BRIEF
Each entry that follows must be output without any deviation.

[Object modeling scripts]
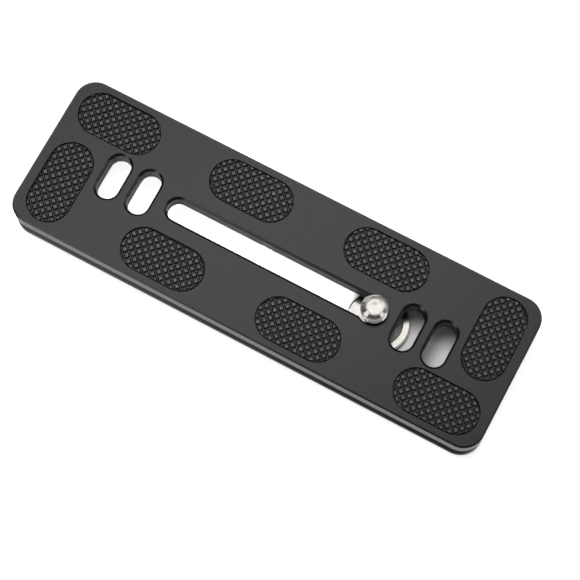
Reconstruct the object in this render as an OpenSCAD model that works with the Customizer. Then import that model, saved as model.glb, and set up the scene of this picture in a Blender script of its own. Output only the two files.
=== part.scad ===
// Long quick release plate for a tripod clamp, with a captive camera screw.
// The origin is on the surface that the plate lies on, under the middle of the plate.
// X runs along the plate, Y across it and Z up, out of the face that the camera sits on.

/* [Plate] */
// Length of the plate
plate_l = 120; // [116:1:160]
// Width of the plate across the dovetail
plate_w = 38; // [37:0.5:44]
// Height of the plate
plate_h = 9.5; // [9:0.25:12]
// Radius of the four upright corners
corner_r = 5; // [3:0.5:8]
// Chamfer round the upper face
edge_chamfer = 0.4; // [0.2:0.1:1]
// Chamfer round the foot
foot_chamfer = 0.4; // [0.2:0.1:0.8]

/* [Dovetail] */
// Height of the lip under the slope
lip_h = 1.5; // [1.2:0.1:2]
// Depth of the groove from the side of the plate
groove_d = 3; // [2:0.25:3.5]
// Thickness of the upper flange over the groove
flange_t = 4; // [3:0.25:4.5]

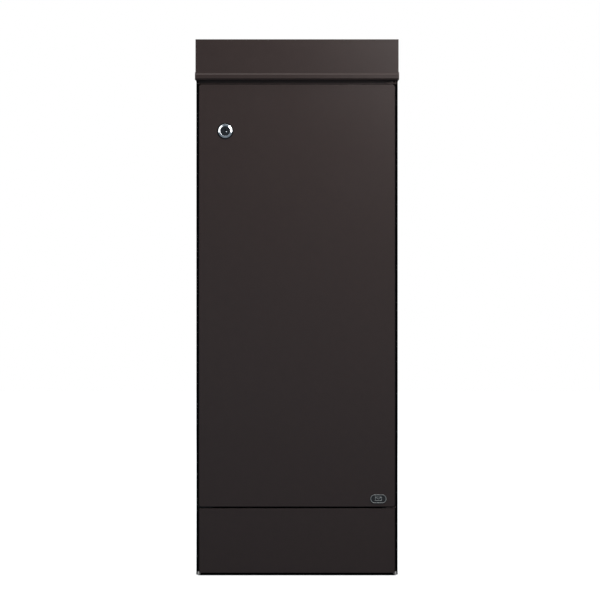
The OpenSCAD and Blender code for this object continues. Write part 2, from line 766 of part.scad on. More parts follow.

RESULT FOR THIS EXERCISE
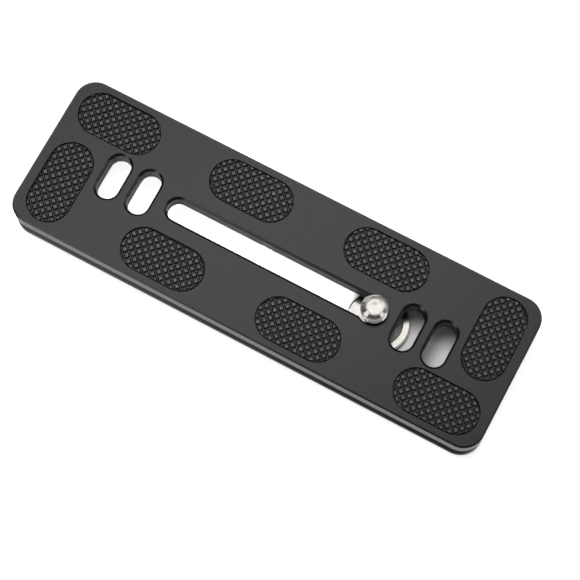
Reconstruct the object in this render as an OpenSCAD model that works with the Customizer. Then import that model, saved as model.glb, and set up the scene of this picture in a Blender script of its own. Output only the two files.
=== part.scad ===
// Long quick release plate for a tripod clamp, with a captive camera screw.
// The origin is on the surface that the plate lies on, under the middle of the plate.
// X runs along the plate, Y across it and Z up, out of the face that the camera sits on.

/* [Plate] */
// Length of the plate
plate_l = 120; // [116:1:160]
// Width of the plate across the dovetail
plate_w = 38; // [37:0.5:44]
// Height of the plate
plate_h = 9.5; // [9:0.25:12]
// Radius of the four upright corners
corner_r = 5; // [3:0.5:8]
// Chamfer round the upper face
edge_chamfer = 0.4; // [0.2:0.1:1]
// Chamfer round the foot
foot_chamfer = 0.4; // [0.2:0.1:0.8]

/* [Dovetail] */
// Height of the lip under the slope
lip_h = 1.5; // [1.2:0.1:2]
// Depth of the groove from the side of the plate
groove_d = 3; // [2:0.25:3.5]
// Thickness of the upper flange over the groove
flange_t = 4; // [3:0.25:4.5]

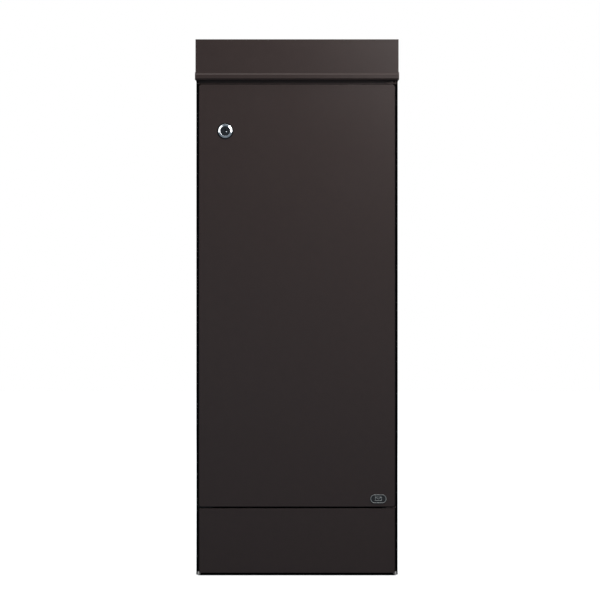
The OpenSCAD and Blender code for this object continues. Write part 2, from line 766 of part.scad on. More parts follow.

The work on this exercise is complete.